Towards constraining the source and fate of volcanically sourced mercury along the Aleutian-Alaska Arc, with implications for a revised global volcanic mercury budget

Volcanoes are the largest primary natural source of mercury into our environment. Volcanoes are thought to release large amounts of mercury during eruptions. However, the total amount of mercury emitted during eruptions is not well known.

Mercury in certain forms can pose health risks to humans and wildlife. Mercury is emitted from volcanoes as a gas. This gaseous mercury can travel long distances within a volcanic plume.

Alternatively, it can bind to the surface of ash particles and fall rapidly to the ground. This study will investigate ash-bound mercury to estimate the amount of mercury released during volcanic eruptions. It will also determine whether ash-bound mercury is stable on ash or released to the environment.

This work will target volcanoes in Alaska, where fish are an important food source and economic resource. Fish in certain regions of Alaska have higher mercury content than from other locations. Results from this project will help clarify the health risks of volcanic mercury for Alaskans.

A postdoctoral researcher, undergraduate student, and two high school students from rural Alaska will collaborate on this project and learn about scientific career paths where they can make positive change on local issues. This project will also introduce rural Alaskan students to research relevant to their communities. Six senior researchers will mentor the early career researchers.

This project aims to advance our understanding of the source, behavior, output, and fate of volcanic mercury. This project will analyze mercury on existing volcanic ash samples from eruptions of Alaska volcanoes. Current global volcanic mercury emission estimates have large uncertainties and are based primarily on non-eruptive measurements or models.

Therefore, this work to estimate eruptive mercury emissions will help fill a significant knowledge gap. This project will use a relatively new method to quickly and affordably analyze high numbers of ash samples for total mercury and will validate this method against established techniques. Additionally, two experiments will be conducted to test the stability of mercury bound to ash in the environment.

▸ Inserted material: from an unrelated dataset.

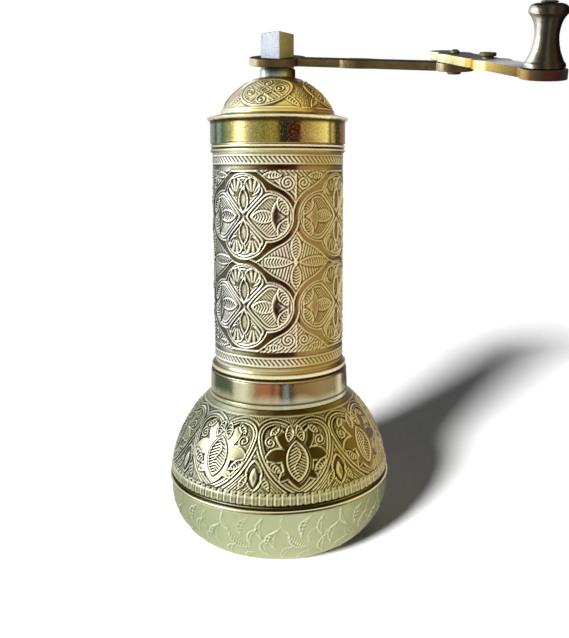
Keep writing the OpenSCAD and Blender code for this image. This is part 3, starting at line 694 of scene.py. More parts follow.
def tube_relief(azimuth, radius, z, depth):
    """Four columns of two quatrefoil medallions held in woven straps, with star flowers between them."""
    half, tall, strap = TUBE_R * math.pi / 4, 14.75, 2.0

    def band(x, y):
        outer = quatrefoil(x, y, 3.4) - strap
        return np.maximum(-quatrefoil(x, y), outer), outer

    round_x, star_y = TUBE_R * (azimuth - math.radians(TUBE_AT)), z - CHASED_MIDDLE
    x, gap_x = wrap(round_x, 2 * half), wrap(round_x - half, 2 * half)
    star_x, high = np.abs(x) - half, np.abs(star_y)
    y, up = high - tall, np.where(z > CHASED_MIDDLE, 1.0, -1.0)
    field = high < 29.6
    r = Relief(x, depth)
    own, own_out = band(x, y)
    beside, beside_out = band(np.abs(x) - 2 * half, y)
    below, below_out = band(x, y + 2 * tall)
    straps = np.minimum.reduce([own, beside, below])

    # Hatched ground between the medallions
    r.lay(np.where(field, -1.0, 1.0), -0.08)
    outside = np.clip(np.minimum.reduce([own_out, beside_out, below_out]) / 0.3, 0, 1) * field
    r.height += 0.11 * strokes(np.abs(star_x) * 0.95 - high * 0.25, 0.95) * outside * (high < 12)
    r.height += 0.12 * strokes(gap_x * up * 0.7 + z * 0.75, 1.0) * outside * (high >= 12)

    # Star flower
    for a, b, length in ((np.abs(star_x) - 7.3, star_y, 6.2), (high - 4.8, star_x, 4.1)):
        r.lay(leaf_shape(a, b, length + 1.0, 2.2), -0.16)
        leaf(r, a, b, length, 1.6, "hatched", 0.3)
    r.lay(np.hypot(star_x, star_y) - 0.8, 0.2)

    # Paired scrolls and small leaves over and under the star
    for side, size in ((-1, 2.7), (1, 2.2)):
        spiral(r, gap_x - side * 2.75, y - 10.9, size, 1.05, side * up, 0.2)
        leaf(r, np.abs(gap_x) - 7.6, y - 13.3, 2.8, 0.9, "hatched", 0.16)
    r.line(gap_x, 0.28, 0.3, ((y > 4.6) & (y < 13.6)) * field)

    # Smooth straps with raised edges, each over one neighbour and under the next
    r.lay(straps, 0.0, plain=1.0, soft=0.22)
    r.line(straps, 0.16, 0.26, field)
    r.line(straps - 0.4, 0.2, -0.2, field)
    right, lower = x > 0, up < 0
    above, left = y * up > 0, x < 0
    for over, under, where in ((beside_out, own, right == above), (own_out, beside, right != above),
                               (own_out, below, left != lower), (below_out, own, left == lower)):
        r.line(over, 0.16, 0.26, (under < 0) * where * field)

    # Quatrefoil
    inside = np.clip((-quatrefoil(x, y) - 0.3) / 0.3, 0, 1) * (own_out < 0)
    r.stipple = np.maximum(r.stipple, inside * 0.6)
    r.height += 0.08 * inside
    for turn, reach, size in ((0, 8.6, 7.4), (180, 8.6, 7.4), (90, 5.9, 7.3), (270, 5.6, 7.3)):
        a, b = turned(x, y * up, turn)
        petal(r, a, b, reach, size)
        if turn in (0, 180):
            leaf(r, a - 7.1, b, 4.0, 1.9, "hatched", 0.26)
            crescent = 1.5 * np.sqrt(np.clip(1 - (np.abs(b) / 5.4) ** 2, 0, 1))
            body = np.abs(a - 11.0 - 0.035 * b * b) - crescent
            tip = np.maximum(np.abs(b) * 1.6 + a - 14.2, 11.6 - a)
            whole = np.minimum(np.where(np.abs(b) > 5.4, 1.0, body), tip)
            r.lay(np.where(a > 5, whole, 1.0), 0.1, plain=0.9)
            for side in (-1, 1):
                leaf(r, *turned(a - 13.4, b - side * 3.4, side * 120), 3.0, 1.4, "hatched", 0.24)
        else:
            far = reach + size - 3.5
            for side in (-1, 1):
                lobe(r, a - far, b - side * 3.1, 2.8)
                eye = np.maximum(np.hypot(a - far + 1.7, b - side * 2.4) - 1.6,
                                 1.5 - np.hypot(a - far + 0.2, b - side * 3.1))
                r.lay(eye, -0.1, plain=0.9)
            leaf(r, a - 5.2, b, 3.9, 1.7, "dotted", 0.26)

    # Border lines and rope bands
    # Painted highlight: about 38 degrees left of the front the plain border takes the paler ground tone
    pale = np.exp(-(wrap(azimuth + 0.66, math.tau) / 0.34) ** 2)
    r.lay(29.5 - high, 0.0, plain=1.0 - 0.7 * pale)
    r.lay(31.6 - high, 0.0)
    for edge in (29.35, 31.75, 34.4):
        r.line(high - edge, 0.2, 0.2)
    lay = math.tau * TUBE_R / ROPE_STROKES
    rope = np.abs(np.sin(math.pi * (TUBE_R * azimuth * up + 0.9 * high) / lay))
    r.height += (rope ** 0.7 * 0.34 - 0.24) * np.clip(np.minimum(high - 31.95, 34.2 - high) / 0.25, 0, 1)

    # The ornament fades out at both ends
    height, marks = r.marks()
    keep = np.clip(np.minimum(z - 63.4, 135.9 - z) / 0.3, 0, 1)
    return height * keep, {key: value * keep for key, value in marks.items()}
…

If acceptable uncertainties in the new method are found, this method will be applied to volcanic ash from 11 volcanoes across Alaska. These results will confirm the presence of low or high mercury emitting volcanoes and provide the first estimates of mercury emissions for many of these volcanoes. If successful, this work will nearly double the current globally available volcanic mercury data, improve global estimates of volcanic mercury emissions, and potentially transform the way in which we sample, analyze, and interpret volcanic mercury.

Results from this project will help clarify the health risks of volcanic mercury for Alaskans. Six senior personnel will mentor early career researchers, including a postdoctoral researcher, undergraduate student, and two Alaska Native high school students from rural Alaska. Mentorship will include scientific career paths, ways students can make positive change on local issues, and will introduce rural Alaskan students to research relevant to their communities.

This project is jointly funded by NSF GEO EAR, Petrology and Geochemistry and the Established Program to Stimulate Competitive Research (EPSCoR).

This award reflects NSF's statutory mission and has been deemed worthy of support through evaluation using the Foundation's intellectual merit and broader impacts review criteria.